By removing their rep Karen and Michelle said: “They’ve took our voice away, and that’s what their whole aim is. They tried to take our voice away from us, and we need to get our voice back.”
As the WSWS explained in its previous article on Barker’s suspension: “The suspension is aimed at silencing opposition to the drastic cuts being planned and implemented throughout the education sector. There has been a significant growth of industrial action nationwide against academy Trusts who after decades of bumper profits now face deficits in their budgets, with 55 percent predicted to be in deficit.
“Rising costs and depleted school budgets have seen a significant increase in redundancies and pay cuts of up to 20 percent and a restructuring of pay grades for thousands of TA’s across the sector. 50 percent of schools reported cutting teaching assistants (2025) and 55 percent reported cutting support staff overall. Almost three quarters (74 percent) of school leaders expected TA cuts in 2025-2026.”
Educators must mobilise their collective and independent strength against this offensive and in opposition to the trade union bureaucracy who drive every dispute down a blind alley of appeals to employers and the government.
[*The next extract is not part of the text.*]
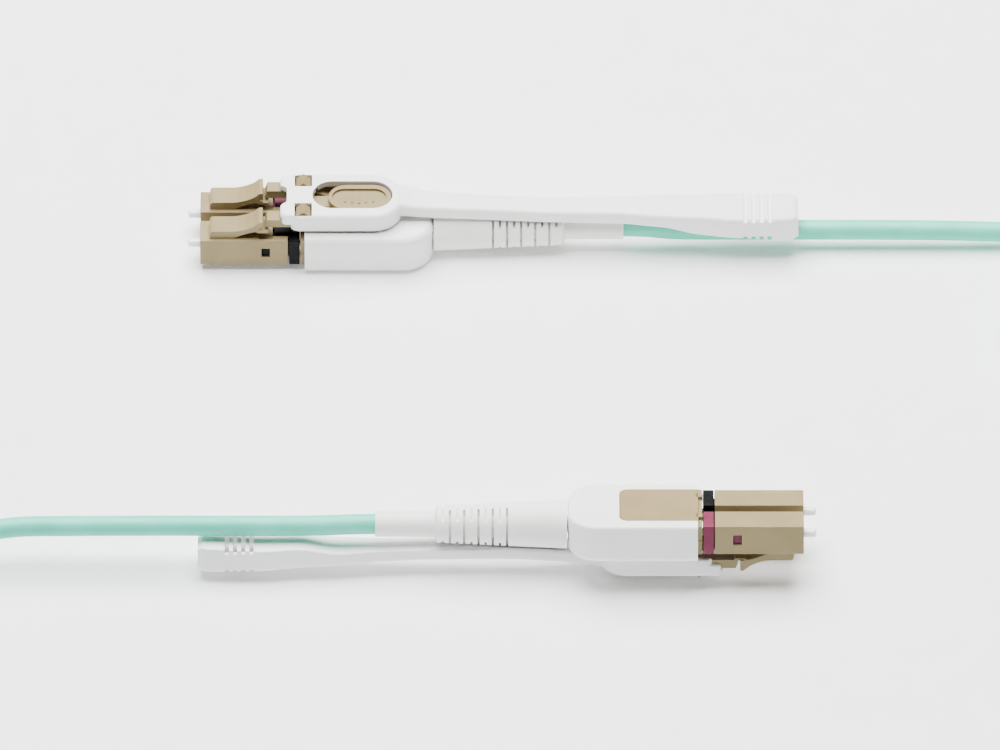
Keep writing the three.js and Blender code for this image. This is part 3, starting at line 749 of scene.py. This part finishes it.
# The strap as (x, half width), and for each connector as (x, height of its top, thickness)
STRAP_HALF = [
    (-42.8, 2.6), (-41.6, 3.05), (-34, 3.25), (-28.6, 2.8), (-23, 2.65), (-17, 2.1), (-9, 2.0), (0, 1.9),
    (9, 2.1), (14, 2.2), (16, 2.2),
]
STRAP_LINE = {
    "a": [
        (-42.8, 3.9, 3.3), (-42.2, 4.3, 4.0), (-34, 4.3, 3.5), (-28.6, 4.4, 3.3), (-23, 4.5, 2.1),
        (-17, 4.6, 2.0), (-8.6, 4.62, 1.9), (0, 4.98, 1.95), (10, 5.65, 1.9), (12.9, 5.97, 1.9),
        (14, 6.3, 2.2), (16, 6.3, 2.0),
    ],
    "b": [
        (-42.8, 6.3, 3.3), (-42.2, 6.65, 4.0), (-34, 6.45, 3.5), (-28.6, 6.2, 3.3), (-23, 5.9, 2.2),
        (-17, 5.6, 2.0), (-8.6, 5.3, 1.9), (0, 5.27, 2.0), (10, 5.65, 1.9), (12.9, 5.97, 1.9),
        (14, 6.3, 2.2), (16, 6.3, 2.0),
    ],
}
# Where rings stand along the strap: close together at its round rear end, and evenly from there on
STRAP_STATIONS = [-42.8, -42.68, -42.45, -42.1] + [-41.5 + 57.5 * k / 92 for k in range(93)]
# Height of the cable's centre under the grip of each tab
CABLE_HEIGHT = {"a": -0.3, "b": 0.6}
# Grooves of the grip: front of the first one, spacing, number and width
GRIP_FIRST, GRIP_PITCH, GRIP_COUNT, GRIP_WIDTH = -34.9, 1.16, 4, 0.6
# How far below the top of the strap a groove, a notch in the sides and the floor of a pocket lie
GRIP_DEPTH, GRIP_NOTCH, GRIP_FLOOR = 0.5, 3.05, 1.8


def slope_at(table, k, column):
    """The slope of the smooth line at a row, which is flat at the ends and where the line turns back."""
    if k in (0, len(table) - 1):
        return 0.0
    before = (table[k][column] - table[k - 1][column]) / (table[k][0] - table[k - 1][0])
    after = (table[k + 1][column] - table[k][column]) / (table[k + 1][0] - table[k][0])
    return 0.0 if before * after <= 0 else 2 * before * after / (before + after)


def along(table, x, column=1):
    """The value at x of a smooth line through a table's rows, with no overshoot between them."""
    last = len(table) - 2
    i = next((k for k in range(last) if x <= table[k + 1][0]), last)
    left, right = table[i], table[i + 1]
    span = right[0] - left[0]
    t = min(max((x - left[0]) / span, 0), 1)
    start, end = slope_at(table, i, column), slope_at(table, i + 1, column)
    return ((2 * t ** 3 - 3 * t ** 2 + 1) * left[column] + (t ** 3 - 2 * t ** 2 + t) * span * start
            + (3 * t ** 2 - 2 * t ** 3) * right[column] + (t ** 3 - t ** 2) * span * end)


def make_strap(side):
    bm = bmesh.new()
    rings = []
    for x in STRAP_STATIONS:
        half = along(STRAP_HALF, x)
        top = along(STRAP_LINE[side], x, 1)
        low = top - along(STRAP_LINE[side], x, 2)
        section = rounded([(half, low, 0.3), (half, top, 0.75), (-half, top, 0.75), (-half, low, 0.3)])
        rings.append([bm.verts.new((x, y, z)) for y, z in section])
    close_tube(bm, rings)
    return from_bmesh("strap", bm)


def grip_grooves(side):
    """Grooves across the outer face of the grip, and pockets in its inner face that notch its sides."""
    grooves = []
    for k in range(GRIP_COUNT):
        x = GRIP_FIRST - k * GRIP_PITCH
        top = along(STRAP_LINE[side], x, 1)
        grooves += [block(x - GRIP_WIDTH, x, -5, 5, top - GRIP_DEPTH, top + 2),
                    join(block(x - GRIP_WIDTH, x, -5, 5, -5, top - GRIP_NOTCH),
                         block(x - GRIP_WIDTH, x, -2.5, 2.5, -5, top - GRIP_FLOOR))]
    return cluster(*grooves)


def make_tab_head():
    """A soft-edged ring with two round knuckles in front and a shallow bay between them."""
    shoulder, bay, past_front = TAB_FRONT - 1.2, TAB_FRONT - 0.95, TAB_FRONT + 1
    nose_rear, nose_half, nose_corner, rear_corner = 27.0, 4.5, 1.0, 4.2
    head = prism(rounded([
        (TAB_REAR, -TAB_HALF, rear_corner), (shoulder, -TAB_HALF, 1.6), (shoulder, 0),
        (shoulder, TAB_HALF, 1.6), (TAB_REAR, TAB_HALF, rear_corner),
    ], 10), "z", TAB_BOTTOM, TAB_TOP)
    round_rim(head, TAB_TOP, 0.85, 6)
    round_rim(head, TAB_BOTTOM, 0.3, 3)
    nose = prism(rounded([
        (nose_rear, -nose_half), (TAB_FRONT, -nose_half, nose_corner), (TAB_FRONT, nose_half, nose_corner),
        (nose_rear, nose_half),
    ], 8), "z", 4.4, TAB_TOP - 0.02)
    soften(nose, 0.45, segments=4, angle=50)
    room = prism(rounded([
        (bay, -1.5, 0.5), (bay, 1.5, 0.5), (past_front, 2.9), (past_front, -2.9),
    ]), "z", 2, 8)
    return cut(join(head, nose), room)


def make_pull_tab(side):
    tab = join(make_strap(side), make_tab_head())
    windows = []
    for y in CHANNELS.values():
        inner, outer = sorted((math.copysign(1.6, y), math.copysign(4.3, y)))
        windows += [block(WINDOW_REAR, WINDOW_FRONT, y - 1.3, y + 1.3, 4.5, 8),
                    block(26.1, 30.2, inner, outer, 5, 6.0)]
    boot_room = lathe([
        (SLEEVE_REAR - 3, 0), (SLEEVE_REAR - 3, 2.2), (BOOT_REAR - 1.2, 2.2),
        (BOOT_REAR - 1, BOOT_REAR_RADIUS + 0.3), (BOOT_FRONT + 3, BOOT_FRONT_RADIUS + 0.4),
        (BOOT_FRONT + 3, 0),
    ], 0, BOOT_AXIS, 64)
    tab = cut(
        tab,
        prism(rear_rounded(TAB_REAR + 1.2, TAB_FRONT + 1, 4.15, 3.7), "z", TAB_BOTTOM - 1, 5.5),
        prism(stadium(15.4, 26.9, 2.9), "z", 0, 10),
        *windows,
        boot_room,
        rod(-46, -22, CABLE_DIAMETER / 2 + 0.22, 0, CABLE_HEIGHT[side]),
    )
    soften(tab, 0.12)
    tab = cut(tab, grip_grooves(side))
    soften(tab, 0.05)
    settle(tab, "pull_tab", side, "white_plastic", f"tab_{side}")


# ---------------------------------------------------------------- tie, kept nodes and set

def make_tie():
    """A woven wrap round the turns of the coil, with its free end lapped over."""
    clearance, thickness, width, bottom = 0.35, 0.35, 4.0, 0.04
    half, top = 1.5 * CABLE_DIAMETER + clearance, COIL_BOTTOM + 2 * CABLE_DIAMETER + clearance
    outer_half, outer_top = half + thickness, top + thickness
    outer = rounded([
        (-outer_half, bottom, 1.2), (outer_half, bottom, 1.2), (outer_half, outer_top, 1.6),
        (-outer_half, outer_top, 1.6),
    ], 8)
    inner = rounded([
        (-half, bottom + thickness, 0.9), (half, bottom + thickness, 0.9), (half, top, 1.3),
        (-half, top, 1.3),
    ], 8)
    lap_start, lap_end, lap_low, lap_high = -0.5, half - 0.9, outer_top - 0.02, outer_top + thickness
    lap = rounded([
        (lap_start, lap_low), (lap_end, lap_low), (lap_end, lap_high, 0.15), (lap_start, lap_high, 0.15),
    ])
    tie = join(cut(prism(outer, "y", -width / 2, width / 2), prism(inner, "y", -width, width)),
               prism(lap, "y", -width / 2 + 0.1, width / 2 - 0.1))
    soften(tie, 0.08)
    to_coil = Matrix.Translation((COIL_X, COIL_Y, 0)) @ Matrix.Rotation(math.radians(TIE_ANGLE), 4, "Z")
    to_turns = Matrix.Translation((COIL_RADIUS, 0, 0))
    tie.name = tie.data.name = "woven_tie"
    tie.data.transform(Matrix.Scale(MM, 4) @ to_coil @ to_turns)
    tie.data.materials.append(MATERIALS["tie_fabric"])
    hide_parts("cord_tie")
    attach(tie, "root")
    return tie


def finish_kept_nodes():
    """Gives each CAD node that stays the material of its slot."""
    slots = {row["node"]: row["material_slot"] for row in frame["record"]["subparts"]}
    kept = [f"{name}_{side}" for side in PLACE for name in ("crimp_body", "crimp_ring", "trigger_pin")]
    kept += [f"{name}_{hand}_{side}" for side in PLACE for hand in CHANNELS for name in ("flange", "fibre")]
    for name in kept:
        for place in frame["nodes"][name].material_slots:
            place.link = "OBJECT"
            place.material = MATERIALS[slots[name]]


def area_light(name, size, energy, place):
    """A square light that faces the origin."""
    data = bpy.data.lights.new(name, "AREA")
    data.size = size
    data.energy = energy
    light = bpy.data.objects.new(name, data)
    bpy.context.scene.collection.objects.link(light)
    light.location = place
    light.rotation_euler = (-Vector(place)).to_track_quat("-Z", "Y").to_euler()


def make_set():
    reach, thickness = 2, 0.01
    corners = [(-reach, -reach), (reach, -reach), (reach, reach), (-reach, reach)]
    floor = prism(corners, "z", -thickness, 0.0, "floor")
    paper = moulded("floor_paper", "#f7f7f7", "#fafafa", (0.8, 0.9), 600, 0.01)
    glow = paper.node_tree.nodes["Principled BSDF"]
    glow.inputs["Emission Color"].default_value = (1, 1, 1, 1)
    glow.inputs["Emission Strength"].default_value = FLOOR_GLOW
    floor.data.materials.append(paper)
    area_light("overhead", 0.9, LIGHT_OVERHEAD, (-0.05, 0.26, 0.87))
    area_light("front_fill", 0.8, LIGHT_FRONT, (0.2, -0.9, 0.5))
    sky = bpy.data.worlds.new("studio")
    sky.use_nodes = True
    sky.node_tree.nodes["Background"].inputs["Color"].default_value = (1, 1, 1, 1)
    sky.node_tree.nodes["Background"].inputs["Strength"].default_value = LIGHT_SKY
    bpy.context.scene.world = sky


make_camera()
make_cord(make_tie())
for side in PLACE:
    make_shell(side)
    make_body(side)
    make_boot(side)
    make_trigger(side)
    make_pull_tab(side)
    for hand, y in CHANNELS.items():
        make_housing(side, hand, y)
        make_latch(side, hand, y)
        make_core(side, hand, y)
        make_ferrule(side, hand, y)
        make_spring(side, hand, y)
finish_kept_nodes()
make_set()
The outrage expressed by several unions including the leader of UNISON, Andrea Egan, the largest trade union with 1.3 million members, is hot air to cover their complicity in imposing austerity and privatisation of public services.
The suspension of Barker must be lifted and a unified campaign launched to oppose the decimation of state education. The drive to privatisation, cuts in education spending and the defense of the basic democratic right to organise in the workplace can only be fought by the building of independent rank and file committees.